There were some replies from Bayesian statisticians, saying (basically) no, it looks fine. The responses were interesting to me, as I have frequently said that Bayesian methods would help clinicians to understand results from clinical trials more easily. Maybe that’s not true! So it’s worth digging a bit into what’s going on.
First, on the face of it 19 versus 22 patients with the outcome (that’s 24.4% versus 27.8%) doesn’t look like much of a difference. It’s the sort of difference that all of us are used to seeing described as “non-significant,” followed by a conclusion that the treatment was not effective or something like that. So to see this result meaning a probability of benefit of 76% might look as if it’s overstating the case.
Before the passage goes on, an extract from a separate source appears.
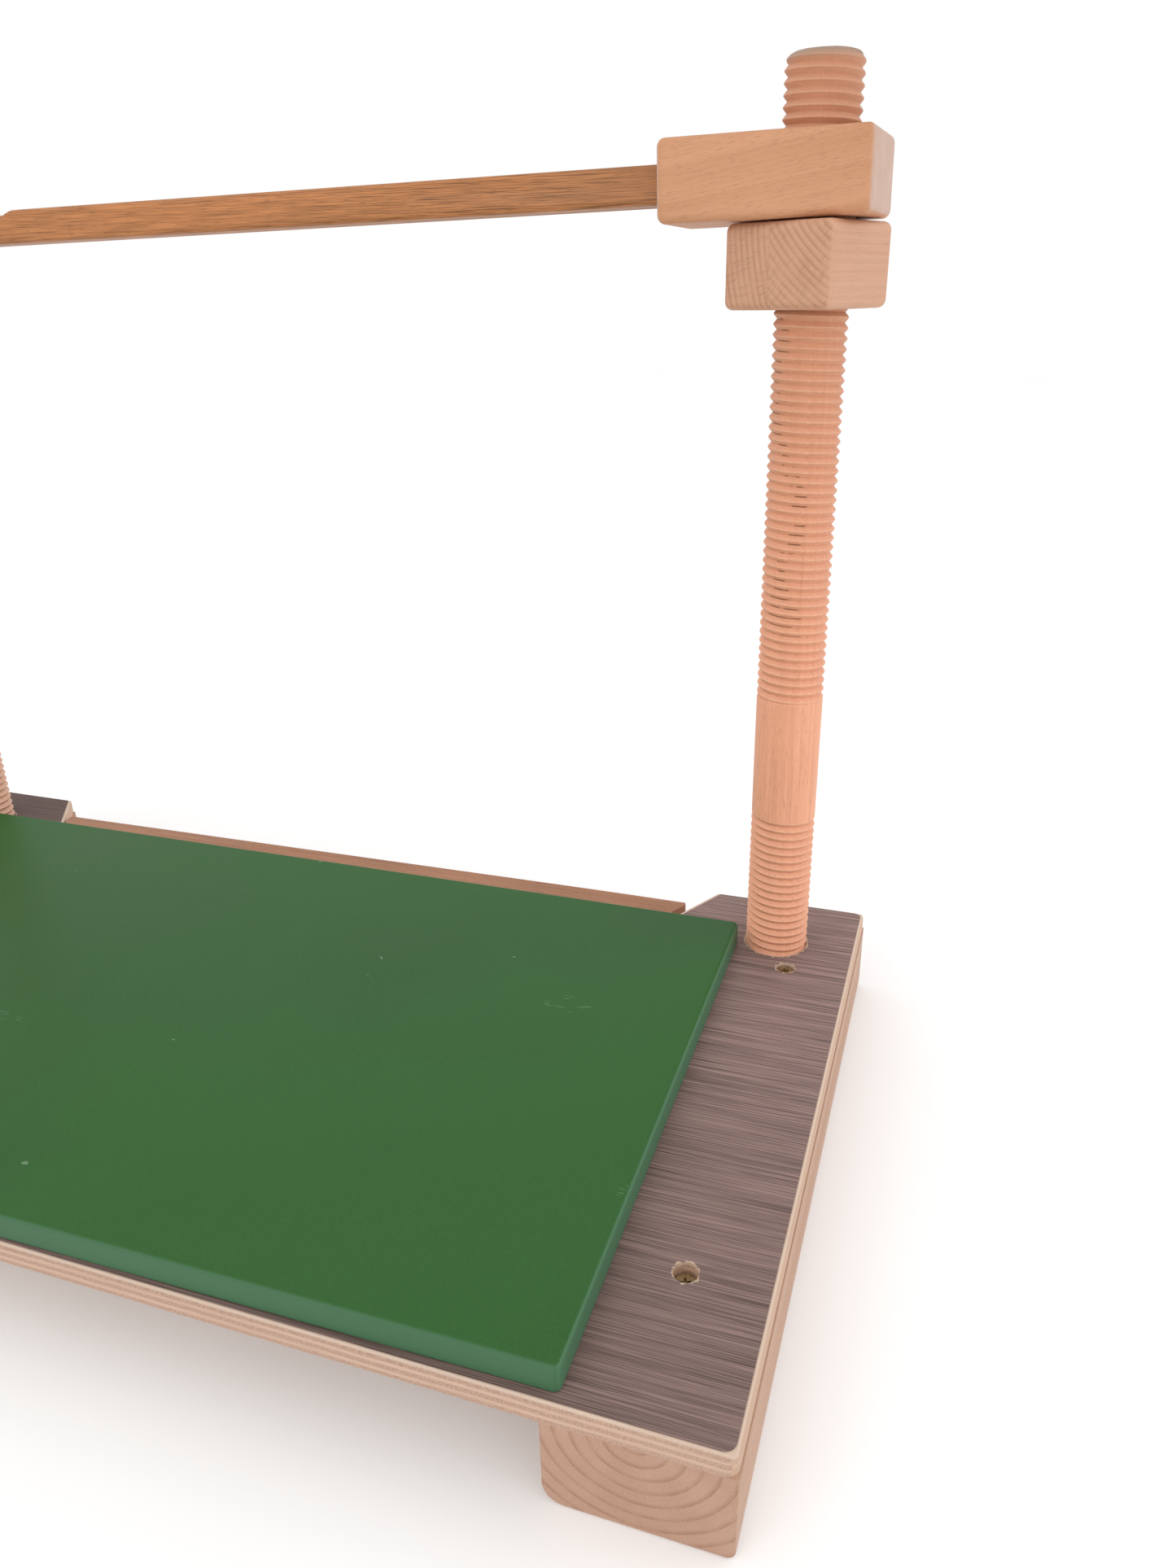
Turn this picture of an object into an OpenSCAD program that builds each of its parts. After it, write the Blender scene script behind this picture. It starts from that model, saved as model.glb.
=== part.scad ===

Similarly, the unadjusted risk ratio was about 0. 875, but the Bayesian neutral-prior analysis had RR=0.86; so it looks as though there has been some alchemy in the Bayesian analysis to increase the effect size.
So is there a problem or not? First, the 76% probability of benefit just means 76% posterior probability (based on the prior, model and data) that the risk ratio is less than 1. There’s quite a sizeable chunk of that probability where the effect size is very small and not really much of a benefit, so it’s not 76% probability that the treatment does anything useful. The paper actually reported the probability that the absolute risk difference was >2%, which was 64%, so quite a bit lower.
Second, 76% probability of a risk ratio less than 1 also means 24% probability that it is more than 1, so there is a fairly substantial probability that the treatment isn’t beneficial at all. I guess we are more used to thinking of results in terms of “working” or “not working” and a 76% probability sounds like a high probability of effectiveness.
Third, the point estimate. The critical point here is that the results presented in the paper were adjusted estimates, using baseline measures of severity as covariates. The Bayesian analysis with neutral prior centred on 1 would in fact pull the risk ratio estimate towards 1; the reason the final estimate (0.86) shows a bigger effect than the unadjusted estimate (0.875) is the adjustment, not the Bayesian analysis. The hypothermia group was a bit more severely affected than the control group, so the unadjusted estimate is over-conservative (too near 1), and the covariate adjustment has reduced the risk ratio. So even when pulled back towards 1 by the neutral prior, it’s still lower than the unadjusted estimate.
Another Twitter comment was that the neutral prior was far too weak, and gave too much probability to unrealistic effect sizes. The commenter advocated using a much narrower prior centred on 1, but with much less spread. I don’t agree with that though, mainly because assuming such a prior would be equivalent to assuming more data in the prior than in the actual trial, which doesn’t seem sensible when it isn’t based on actual real data.
The other question about priors is what would be a reasonable expectation based on what we know already? If we believe that early starting of hypothermia gives a substantial benefit (which several trials have found, I think), then it seems totally reasonable that a later start might also be beneficial, just maybe a bit less so. The results are consistent with this interpretation – the most probable risk ratios are around 0.85.
Going further, the division into “early” or “late” starting of hypothermia (before or after 6 hours of age) is obviously artificial; there isn’t anything that magically happens at 6 hours, or any other point. Much more plausible is a decline in effectiveness with increasing time to onset of hypothermia. It would be really interesting and useful to understand that relationship, and the point at which it wasn’t worth starting hypothermia. That would be something that could be investigated with the data from this and other trials, as they all recruited infants with a range of ages (in this trial it was 6 to 24 hours). Maybe that’s an individual patient data meta-analysis project for someone.